Draw out every line with the word "scene" from the listing below.

__________________________________________________

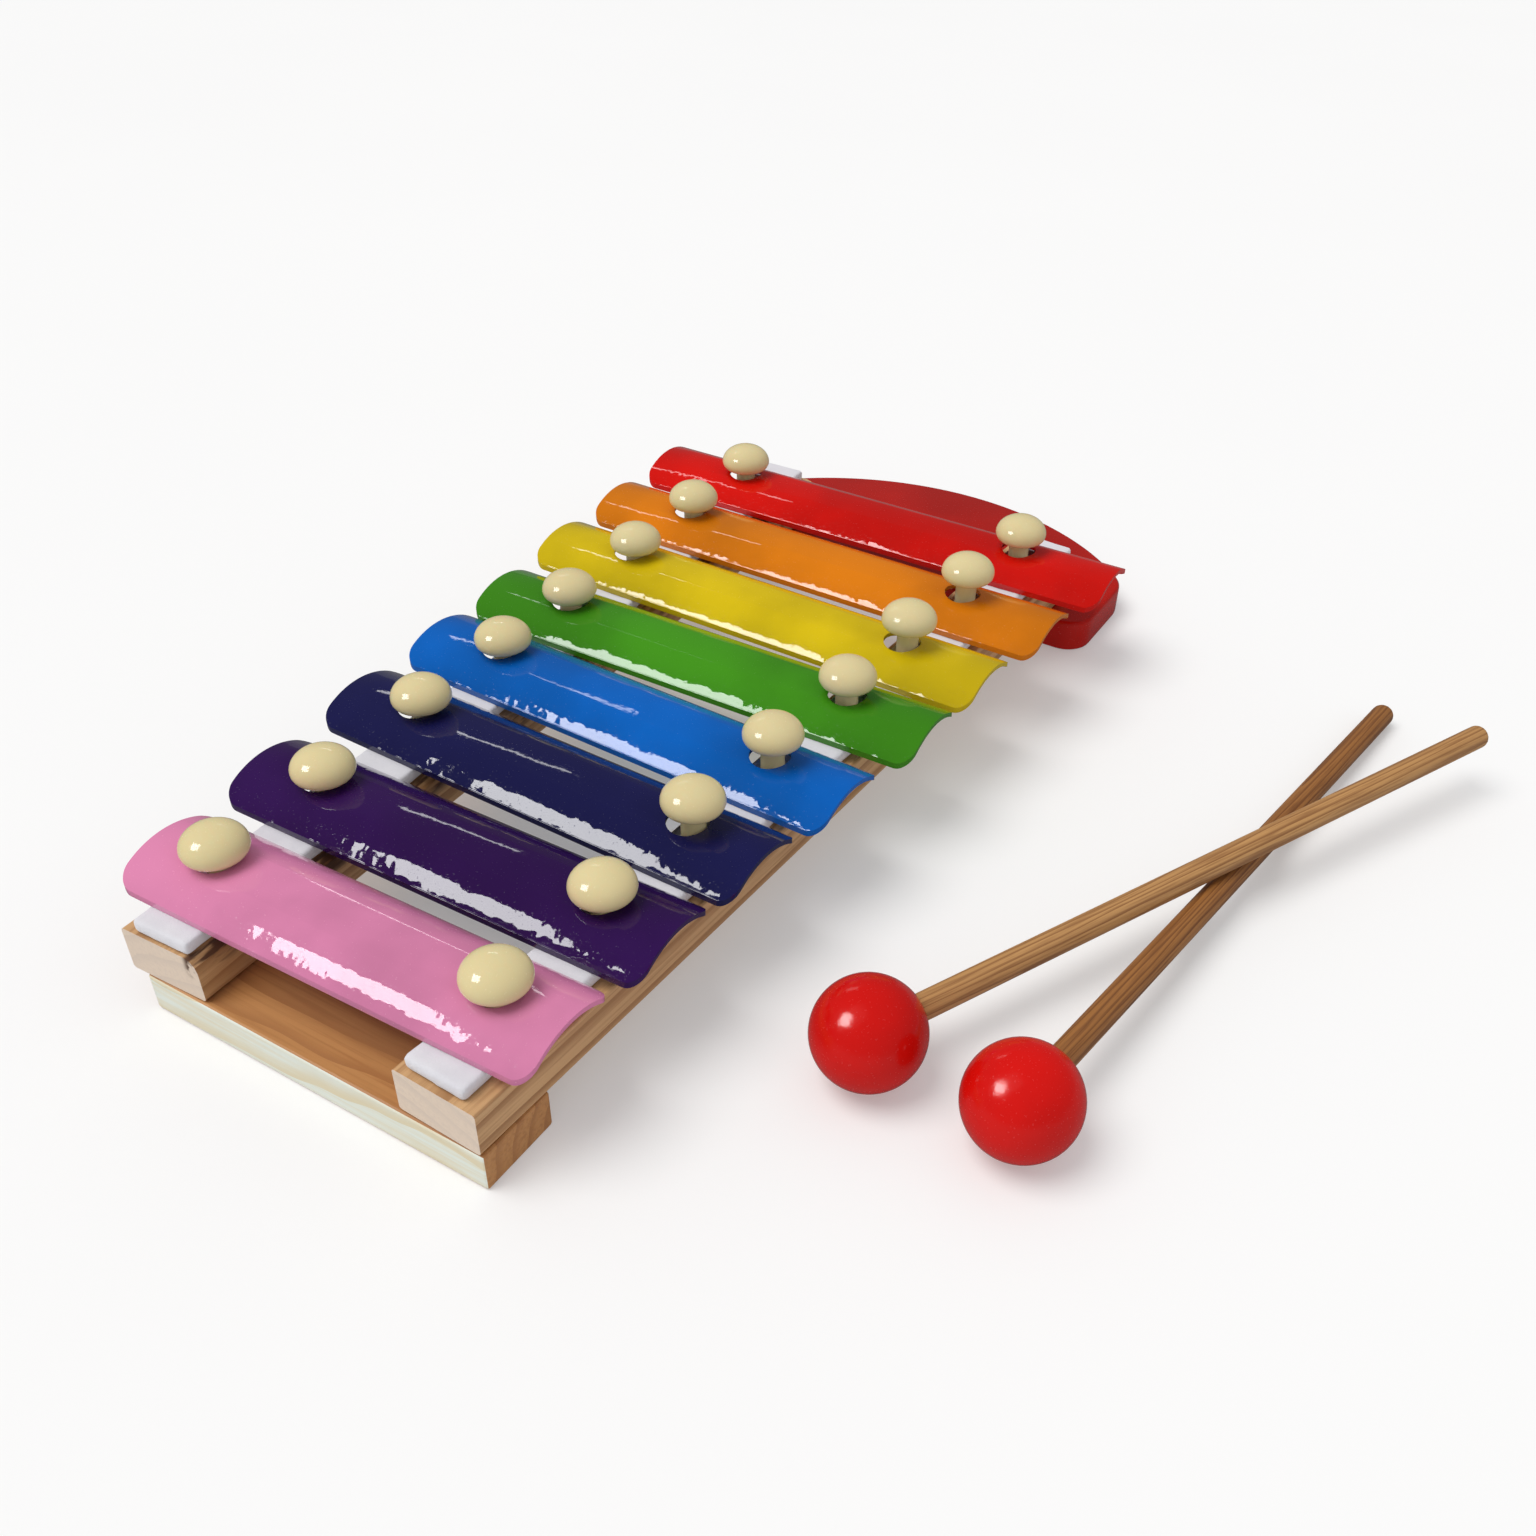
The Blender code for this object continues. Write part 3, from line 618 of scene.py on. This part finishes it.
def makeBars():
    halfWidth = barStyle["width"] / 2
    outer = (halfWidth ** 2 + barStyle["rise"] ** 2) / (2 * barStyle["rise"])
    inner = outer - barStyle["sheet"]
    drop = -math.sqrt(inner ** 2 - halfWidth ** 2)
    growth = (barStyle["longest"] - barStyle["shortest"]) / (len(barRows) - 1)
    for index, (name, paint, skew) in enumerate(barRows):
        low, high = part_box("bar_" + name)
        halfLength = (barStyle["shortest"] + growth * index) / 2
        reach = (pegCentre(name, "right") - pegCentre(name, "left")).xy.length / 2
        run = 2 * halfLength + barStyle["spare"]
        across = (0, math.radians(90), 0)
        bar = addRound("bar" + name.title(), outer, run, (0, 0, drop), across, barStyle["sides"])
        carve(bar, addRound("bore", inner, 2 * run, (0, 0, drop), across, barStyle["sides"]))
        bottom = (-halfLength, -halfWidth, barStyle["blankLow"])
        blank = addBlock("blank", bottom, (halfLength, halfWidth, barStyle["blankHigh"]))
        roundEdges(blank, standsUp, barStyle["cornerRadius"], barStyle["cornerSteps"])
        for side in (-1, 1):
            carve(blank, addRound("hole", barStyle["holeRadius"], barStyle["drill"], (side * reach, 0, 0)))
        carve(bar, blank, "INTERSECT")
        soften(bar, barStyle["edge"], barStyle["edgeSteps"], 50)
        smoothOut(bar, 30)
        settle(bar, ((low.x + high.x) / 2, (low.y + high.y) / 2, low.z), (0, 0, math.radians(skew)))
        material = glossPaint("paint" + name.title(), paint, barStyle, paintFinish)
        finishPiece(bar, material, "paint_" + name, name + "_bar", "bar_" + name)


makeBars()
print("bars finished")


# the pegs: moulded mushroom caps on round stems
pegStyle = {
    "capRadius": 0.0058, "dome": 0.0040, "undercut": 0.0018, "stemRadius": 0.0023, "stemLength": 0.0163,
    "chamfer": 0.0005, "fillet": 0.0006, "sides": 56, "filletSteps": 5, "rimSteps": 8, "domeSteps": 14,
    "colour": (0.695, 0.592, 0.325), "waves": 120.0, "waveHeight": 0.00001, "peelScale": 1500.0,
    "peel": 0.0000006, "gloss": 0.1, "clouds": 0.1,
}
pegFinish = {"Subsurface Weight": 0.12, "Subsurface Scale": 0.002, "IOR": 1.49}


def pegProfile():
    stem, fillet, tip = pegStyle["stemRadius"], pegStyle["fillet"], -pegStyle["stemLength"]
    rim = pegStyle["undercut"]
    profile = [(0, tip), (stem - pegStyle["chamfer"], tip), (stem, tip + pegStyle["chamfer"])]
    profile += arcPoints((stem + fillet, -fillet), fillet, fillet, 180, 90, pegStyle["filletSteps"])
    profile += arcPoints((pegStyle["capRadius"] - rim, rim), rim, rim, -90, 0, pegStyle["rimSteps"])
    dome = arcPoints((0, rim), pegStyle["capRadius"], pegStyle["dome"], 0, 90, pegStyle["domeSteps"])
    return profile + dome[1:-1] + [(0, rim + pegStyle["dome"])]


def makePegs():
    material = glossPaint("ivoryPlastic", pegStyle["colour"], pegStyle, pegFinish)
    master = turnOnLathe("pegMaster", pegProfile(), pegStyle["sides"])
    capHeight = pegStyle["undercut"] + pegStyle["dome"]
    for name, _, _ in barRows:
        for word in ("left", "right"):
            node = "peg_%s_%s" % (name, word)
            low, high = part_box(node)
            peg = copyPiece(master, "peg" + name.title() + word.title())
            settle(peg, ((low.x + high.x) / 2, (low.y + high.y) / 2, high.z - capHeight))
            finishPiece(peg, material, "ivory_plastic", "frame", node)
    bpy.data.objects.remove(master, do_unlink=True)


makePegs()
print("pegs finished")


# the mallets: painted balls on bamboo sticks, one lying across the other
malletStyle = {
    "ballRadius": 0.0099, "socketDepth": 0.012, "socketGap": 0.00012, "stickRadius": 0.00245,
    "reach": 0.1573, "tipRadius": 0.0016, "seatGap": 0.0003, "sides": 64, "paint": (0.650, 0.004, 0.002),
    "ballSteps": 44, "wallPoint": 0.8, "stickRings": 24, "tipSteps": 8, "stickSides": 32,
    "waves": 330.0, "waveHeight": 0.00009, "peelScale": 900.0, "peel": 0.000012, "gloss": 0.16,
    "clouds": 0.5,
}
malletRows = {
    "upper": {"place": (0.0755, 0.0436), "heading": math.radians(64.0)},
    "lower": {"place": (0.1027, 0.0438), "heading": math.radians(82.3)},
}
bambooLook = {
    "lay": (math.radians(-90), 0, 0), "centre": (0.004, 0, 0.006), "rings": 300.0, "waviness": 9.0,
    "stretch": 0.05, "fibres": 2400.0, "depth": 0.00006,
}
bambooShades = {
    "upper": {"pale": (0.520, 0.275, 0.098), "dark": (0.250, 0.105, 0.032)},
    "lower": {"pale": (0.350, 0.145, 0.036), "dark": (0.160, 0.055, 0.014)},
}


def malletSlopes():
    ball, stick = malletStyle["ballRadius"], malletStyle["stickRadius"]
    upper, lower = malletRows["upper"], malletRows["lower"]
    fall = math.asin((stick - ball) / malletStyle["reach"])
    gap = Vector(lower["place"]) - Vector(upper["place"])
    turn = math.sin(lower["heading"] - upper["heading"])
    alongUpper = (gap.x * math.sin(lower["heading"]) - gap.y * math.cos(lower["heading"])) / turn
    alongLower = (gap.x * math.sin(upper["heading"]) - gap.y * math.cos(upper["heading"])) / turn
    rise = alongLower * math.tan(fall) + 2 * stick / math.cos(fall) + malletStyle["seatGap"]
    return {"upper": math.atan2(rise, alongUpper), "lower": fall}


def ballProfile():
    ball = malletStyle["ballRadius"]
    socket = malletStyle["stickRadius"] + malletStyle["socketGap"]
    floor = ball - malletStyle["socketDepth"]
    rim = math.degrees(math.acos(socket / ball))
    profile = arcPoints((0, 0), ball, ball, -90, rim, malletStyle["ballSteps"])
    profile[0] = (0, -ball)
    return profile + [(socket, ball * malletStyle["wallPoint"]), (socket, floor), (0, floor)]


def stickProfile():
    radius, tip, reach = malletStyle["stickRadius"], malletStyle["tipRadius"], malletStyle["reach"]
    low = malletStyle["ballRadius"] - malletStyle["socketDepth"] + malletStyle["seatGap"]
    rings = malletStyle["stickRings"]
    profile = [(0, low), (radius, low)]
    profile += [(radius, low + (reach - tip - low) * step / rings) for step in range(1, rings)]
    profile += arcPoints((radius - tip, reach - tip), tip, tip, 0, 90, malletStyle["tipSteps"])
    return profile + [(0, reach)]


def makeMallets():
    slopes = malletSlopes()
    headPaint = glossPaint("malletRed", malletStyle["paint"], malletStyle, paintFinish)
    for word, row in malletRows.items():
        place = (*row["place"], malletStyle["ballRadius"])
        turn = (0, math.pi / 2 - slopes[word], row["heading"])
        ball = turnOnLathe("malletBall" + word.title(), ballProfile(), malletStyle["sides"])
        settle(ball, place, turn)
        finishPiece(ball, headPaint, "mallet_red", word + "_mallet", "mallet_head_" + word)
        stick = turnOnLathe("malletStick" + word.title(), stickProfile(), malletStyle["stickSides"])
        settle(stick, place, turn)
        look = dict(bambooLook, place=place, turn=turn, **bambooShades[word])
        bamboo = grainedWood("bamboo" + word.title(), look)[0]
        finishPiece(stick, bamboo, "bamboo", word + "_mallet", "mallet_stick_" + word)


makeMallets()
print("mallets finished")


# floor, lights and camera
floorStyle = {
    "size": 40.0, "colour": (0.64, 0.64, 0.64), "patches": (0.62, 0.62, 0.62), "glow": (0.26, 0.26, 0.26),
    "inGloss": (0.12, 0.12, 0.12), "glowInGloss": (0.05, 0.05, 0.05),
    "patchScale": 4.0, "patchDetail": 3.0, "drop": 0.0001,
    "finish": {"Roughness": 0.85, "Specular IOR Level": 0.1, "Emission Strength": 1.0},
}
daylight = {
    "from": (-0.34, -0.30, 0.90), "aim": (0, 0, 0), "strength": 1.9, "softness": 38.0,
    "colour": (1.0, 0.985, 0.96),
}
glintRows = [
    # lights that only show in gloss: name, place, width, height, roll in degrees, watts
    ("windowGlint", (-0.452, -0.430, 0.664), 0.340, 0.330, 47.7, 4.3),
    ("tubeGlint", (-0.182, 0.222, 0.200), 0.095, 0.008, -28.0, 0.012),
]
glintAim = (0.0, 0.03, 0.02)
# the room lights evenly, shows little in gloss and looks white where it is seen
worldStyle = {"colour": (0.98, 0.985, 1.0), "strength": 0.60, "inGloss": 0.10, "seen": 0.95}
cameraStyle = {
    "place": (0.14598, -0.10471, 0.18206),
    "right": (0.86004, 0.50930, 0.03066),
    "up": (-0.33806, 0.52381, 0.78188),
    "back": (0.38215, -0.68282, 0.62267),
    "lens": 33.93, "sensor": 36.0, "shiftX": -0.0269, "shiftY": 0.0399, "clipStart": 0.01,
}


def hangLight(lamp, place, aim):
    light = bpy.data.objects.new(lamp.name, lamp)
    bpy.context.scene.collection.objects.link(light)
    light.location = place
    light.rotation_euler = (Vector(aim) - Vector(place)).to_track_quat("-Z", "Y").to_euler()
    return light


def makeFloor():
    bpy.ops.object.select_all(action="DESELECT")
    bpy.ops.mesh.primitive_plane_add(size=floorStyle["size"], location=(0, 0, -floorStyle["drop"]))
    floor = takeNew("floor")
    material, tree, shader = newMaterial("paleFloor", floorStyle["colour"], floorStyle["finish"])
    spot = objectSpot(tree)
    cloud = noiseAt(tree, spot, floorStyle["patchScale"], floorStyle["patchDetail"])
    inGloss = put(tree, "ShaderNodeLightPath").outputs["Is Glossy Ray"]
    tone = mixColour(tree, cloud, (*floorStyle["colour"], 1), (*floorStyle["patches"], 1))
    tone = mixColour(tree, inGloss, tone, (*floorStyle["inGloss"], 1))
    glow = mixColour(tree, inGloss, (*floorStyle["glow"], 1), (*floorStyle["glowInGloss"], 1))
    tree.links.new(tone, shader.inputs["Base Color"])
    tree.links.new(glow, shader.inputs["Emission Color"])
    floor.data.materials.append(material)


def makeLights():
    sun = bpy.data.lights.new("daylight", "SUN")
    sun.energy = daylight["strength"]
    sun.angle = math.radians(daylight["softness"])
    sun.color = daylight["colour"]
    light = hangLight(sun, daylight["from"], daylight["aim"])
    light.visible_glossy = False
    for name, place, width, height, roll, watts in glintRows:
        lamp = bpy.data.lights.new(name, "AREA")
        lamp.shape = "RECTANGLE"
        lamp.size = width
        lamp.size_y = height
        lamp.energy = watts
        light = hangLight(lamp, place, glintAim)
        light.rotation_euler.rotate_axis("Z", math.radians(roll))
        light.visible_diffuse = False
        light.visible_camera = False


def makeWorld():
    world = bpy.data.worlds.new("studio")
    world.use_nodes = True
    background = world.node_tree.nodes["Background"]
    background.inputs["Color"].default_value = (*worldStyle["colour"], 1)
    path = put(world.node_tree, "ShaderNodeLightPath").outputs
    sockets = {0: path["Is Glossy Ray"], 3: worldStyle["strength"], 4: worldStyle["inGloss"]}
    glossy = put(world.node_tree, "ShaderNodeMapRange", sockets).outputs[0]
    sockets = {0: path["Is Camera Ray"], 2: glossy, 3: worldStyle["seen"]}
    strength = put(world.node_tree, "ShaderNodeMix", sockets, data_type="FLOAT").outputs[0]
    world.node_tree.links.new(strength, background.inputs["Strength"])
    bpy.context.scene.world = world


def makeCamera():
    lens = bpy.data.cameras.new("camera")
    lens.sensor_width = cameraStyle["sensor"]
    lens.lens = cameraStyle["lens"]
    lens.shift_x = cameraStyle["shiftX"]
    lens.shift_y = cameraStyle["shiftY"]
    lens.clip_start = cameraStyle["clipStart"]
    camera = bpy.data.objects.new("camera", lens)
    bpy.context.scene.collection.objects.link(camera)
    axes = Matrix((cameraStyle["right"], cameraStyle["up"], cameraStyle["back"])).transposed()
    camera.matrix_world = Matrix.Translation(cameraStyle["place"]) @ axes.to_4x4()
    bpy.context.scene.camera = camera


makeFloor()
makeLights()
makeWorld()
makeCamera()
bpy.context.scene.view_settings.view_transform = "Standard"
print("stage and camera set")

__________________________________________________

[The result]
The Blender code for this object continues. Write part 3, from line 618 of scene.py on. This part finishes it.
    bpy.context.scene.collection.objects.link(light)
    bpy.context.scene.world = world
    bpy.context.scene.collection.objects.link(camera)
    bpy.context.scene.camera = camera
bpy.context.scene.view_settings.view_transform = "Standard"